Transcrição A construção social do género
Biologia vs. Construção Social
Para abordar a igualdade de género, é vital detalhar a diferença entre sexo e género.
Imaginemos um cenário clínico: se trouxermos um recém-nascido para uma sala e os seus órgãos genitais estiverem cobertos, seríamos capazes de determinar se é menino ou menina? A resposta é negativa.
Exceto pelos órgãos reprodutivos, não existem diferenças biológicas visíveis ou funcionais determinantes ao nascer.
As diferenças biológicas sexuais, como a capacidade de gestar ou a produção de certos gametas, têm como único propósito natural a reprodução.
A natureza cria diversidade, mas não estabelece hierarquias de superioridade entre os sexos.
No entanto, quando essa criança completa sete ou oito anos, a situação muda radicalmente.
Num recreio escolar, poderíamos distinguir quase instantaneamente os meninos das meninas, não pela sua biologia, mas pelas suas roupas, jogos e comportamentos.
Enquanto as roupas dos meninos costumam ser projetadas para a atividade física e a utilidade (com bolsos e tecidos resistentes), as roupas femininas muitas vezes priorizam a estética em detrimento da funcionalidade, limitando até mesmo a mobilidade física.

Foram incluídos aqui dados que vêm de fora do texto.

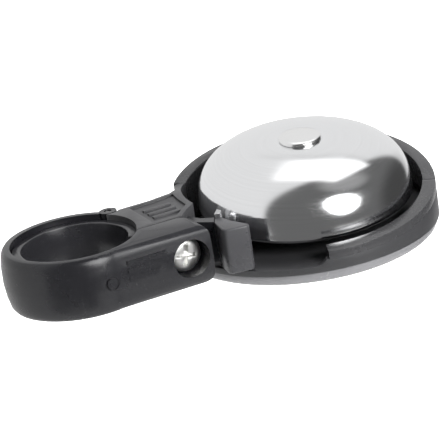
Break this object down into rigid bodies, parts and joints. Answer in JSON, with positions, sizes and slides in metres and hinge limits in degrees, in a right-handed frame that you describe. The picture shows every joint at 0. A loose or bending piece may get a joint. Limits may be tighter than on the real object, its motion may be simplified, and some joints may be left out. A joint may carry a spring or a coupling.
{
  "type": "bicycle bell",
  "caption": "Bicycle bell: aluminium gong in a leaning round black housing, flicked by a sprung finger lever, on a one-sided strap clamp with a liner and clamp screw",
  "frame": {"origin": "middle of the clamp bore, on its axis and half way up the clamp", "axes": "+Z along the handlebar through the clamp, up through the gong side; +X from the clamp to the bell; -Y the side of the lever and the clamp screw"},
  "size_m": [0.0965, 0.0568, 0.0261],
  "materials": {
    "black_plastic": "satin moulded black plastic with a fine mould texture",
    "band_plastic": "satin black plastic, slightly glossier top face",
    "pan_plastic": "smooth black plastic",
    "gong_metal": "fine-turned, softly polished",
    "liner_rubber": "smooth soft plastic",
    "plated_steel": "bright zinc plate",
    "sleeve_steel": "turned steel",
    "seat_nylon": "natural nylon",
    "hammer_steel": "bare steel"
  },
  "bodies": {
    "bracket": {"bracket_body": "black_plastic", "base_pan": "pan_plastic", "rear_rim": "band_plastic", "front_rim": "band_plastic", "gong": "gong_metal", "gong_bolt": "gong_metal", "gong_seat_washer": "seat_nylon", "gong_post": "sleeve_steel", "gong_lock_washer": "plated_steel", "gong_nut": "plated_steel", "clamp_strap": "black_plastic", "strap_hinge_pin": "sleeve_steel", "clamp_liner": "liner_rubber", "clamp_nut": "plated_steel"},
    "clamp_washer": {"clamp_washer": "plated_steel"},
    "clamp_screw": {"clamp_screw": "plated_steel"},
    "striker": {"striker_leaf": "black_plastic", "striker_lever": "black_plastic", "striker_hammer": "hammer_steel"}
  },
  "joints": [
    {"name": "clamp_screw_travel", "type": "slide", "parent": "bracket", "child": "clamp_washer", "axis": [0, -1, 0], "range_m": [0, 0.003]},
    {"name": "clamp_screw_turn", "type": "hinge", "parent": "clamp_washer", "child": "clamp_screw", "pos_m": [0.0189, -0.012, 0], "axis": [0, -1, 0], "range_deg": [0, 1543]},
    {"name": "striker_flick", "type": "hinge", "parent": "bracket", "child": "striker", "pos_m": [0.0231, -0.0044, 0], "axis": [0, 0, -1], "range_deg": [-6, 8.5], "stiffness_Nm_per_rad": 0.15, "deforming": ["striker_leaf"]}
  ],
  "couplings": [
    {"joint": "clamp_screw_turn", "follows": "clamp_screw_travel", "rad_per_m": 8976}
  ]
}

Essa diferenciação não é natural; é o resultado do género, uma definição sociocultural imposta que dita como homens e mulheres devem se comportar, se vestir e agir.
O processo de socialização e os seus limites
O género é ensinado e reforçado através de um processo contínuo chamado socialização ou «generização», que começa mesmo antes do nascimento. Este condicionamento é alcançado através de mecanismos específicos.
Um deles é a manipulação, onde se incentiva a força física e emocional nos meninos ("meninos não choram"), enquanto às meninas se inculca delicadeza e contenção ("não corra, não se suje").
Outro mecanismo é a canalização, que direciona a atenção das crianças para objetos diferentes: ferramentas de construção e veículos para eles; bonecas e utensílios domésticos para elas.
Por fim, o apelo verbal reforça essas identidades por meio da linguagem: um menino é elogiado por ser "forte" ou "rápido", enquanto uma menina é reconhecida por ser "bonita" ou "prestativa".
Este sistema cria dualidades artificiais onde o masculino é associado à mente, à cultura e à razão, enquanto o feminino é associado ao corpo, à natureza e à emoção, estabelecendo uma hierarquia onde o primeiro é considerado superior ao segundo.
Compreender que o género é uma construção social e não um destino biológico é o primeiro passo para questionar as desigualdades que dele derivam, pois o que a sociedade construiu também pode ser modificado.
Resumo
Biologicamente, exceto pela reprodução, não existem diferenças determinantes ou hierarquias naturais entre os sexos ao nascer, mas a sociedade impõe rapidamente distinções através do vestuário e do comportamento. Essas diferenças visíveis na infância são resultado do género como definição sociocultural.
O género é ensinado por meio de um processo contínuo de socialização que utiliza a manipulação e o direcionamento para brinquedos ou objetos específicos para reforçar identidades distintas desde a infância. A linguagem e os elogios diferenciados acabam por consolidar esses comportamentos artificiais em meninos e meninas.
Este sistema estabelece hierarquias falsas, associando o masculino à razão superior e o feminino à emoção, criando dualidades que não são destinos biológicos imutáveis. Compreender que o género é uma construção social é o primeiro passo indispensável para poder modificar estas desigualdades.